Davalı yanında müdahil tarafından, savunma verilmemiştir.
DANIŞTAY TETKİK HÂKİMİ …'IN DÜŞÜNCESİ : Davacının temyiz isteminin kısmen kabulü ile Takviye Edici Gıda Komisyonunda görev yapacak üyelerin niteliklerinin açıkça belirtilmesi gerektiği; ayrıca, bu Komisyonda görev yapacak üyelerden iki tanesinin mutlak suretle üniversitelerin Eczacılık Fakültesinin Farmakoloji Bölümü ile Tıp Fakültesinden seçilmesi gerektiği düşüncesiyle dava konusu Yönetmeliğin 5. maddesinin 1. fıkrasının hukuka aykırı olduğu; öte yandan, internet ortamının çok güvenilir olmaması ve denetimin de sınırlı olarak yapılabileceğinden takviye edici gıdaların internet üzerinden satışının yapılacağı sitelere erişimin kolay olacağı düşüncesiyle insan sağlığını ilgilendiren takviye edici gıdaların ilaçlar konusunda bilgi sahibi olmayan kişilerce URL adres veya adreslerinde satışına imkan tanınmaması gerektiği; ticari amaçlarla yanıltıcı reklam ve tanıtım yaparak satışının önünün açılmaması gerektiği çünkü bunun da sahte ürün satışına ve tüketiciyi aldatmaya neden olabileceği; kısacası, ayrıntılı bir düzenleme yapılmadan internet üzerinden satış yapılmasının toplum sağlığı ve insan sağlığını riske atabileceği düşünüldüğünden dava konusu Yönetmeliğin 13. maddesinde de hukuka uyarlık bulunmadığı görüşüyle bu maddeler açısından Daire kararının bozulması gerektiği; diğer dava konusu maddeler açısından Daire kararının onanması gerektiği düşünülmektedir.
TÜRK MİLLETİ ADINA
Karar veren Danıştay İdari Dava Daireleri Kurulunca, Tetkik Hâkiminin açıklamaları dinlendikten ve dosyadaki belgeler incelendikten sonra gereği görüşüldü:
HUKUKİ DEĞERLENDİRME:
Danıştay dava dairelerinin nihai kararlarının temyizen incelenerek bozulması, 2577 sayılı İdari Yargılama Usulü Kanunu'nun 49. maddesinde yer alan;
"a) Görev ve yetki dışında bir işe bakılmış olması,
b) Hukuka aykırı karar verilmesi,
c)Usul hükümlerinin uygulanmasında kararı etkileyebilecek nitelikte hata veya eksikliklerin bulunması" sebeplerinden birinin varlığı hâlinde mümkündür.

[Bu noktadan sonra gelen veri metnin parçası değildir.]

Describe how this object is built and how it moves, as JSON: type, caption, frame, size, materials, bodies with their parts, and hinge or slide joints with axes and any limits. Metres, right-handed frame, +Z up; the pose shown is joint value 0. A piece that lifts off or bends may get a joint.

Temyizen incelenen karar usul ve hukuka uygun olup, temyiz dilekçesinde ileri sürülen iddialar kararın bozulmasını gerektirecek nitelikte görülmemiştir.
KARAR SONUCU:
Açıklanan nedenlerle;
1. Davacının temyiz isteminin reddine,
2.Davanın yukarıda özetlenen gerekçeyle kısmen reddine, kısmen karar verilmesine yer olmadığına ilişkin Danıştay Onuncu Dairesinin temyize konu 08/10/2019 tarih ve E:2013/4134, K:2019/6416 sayılı kararının ONANMASINA,
3. Kesin olarak, 29/11/2021 tarihinde oybirliği ile karar verildi.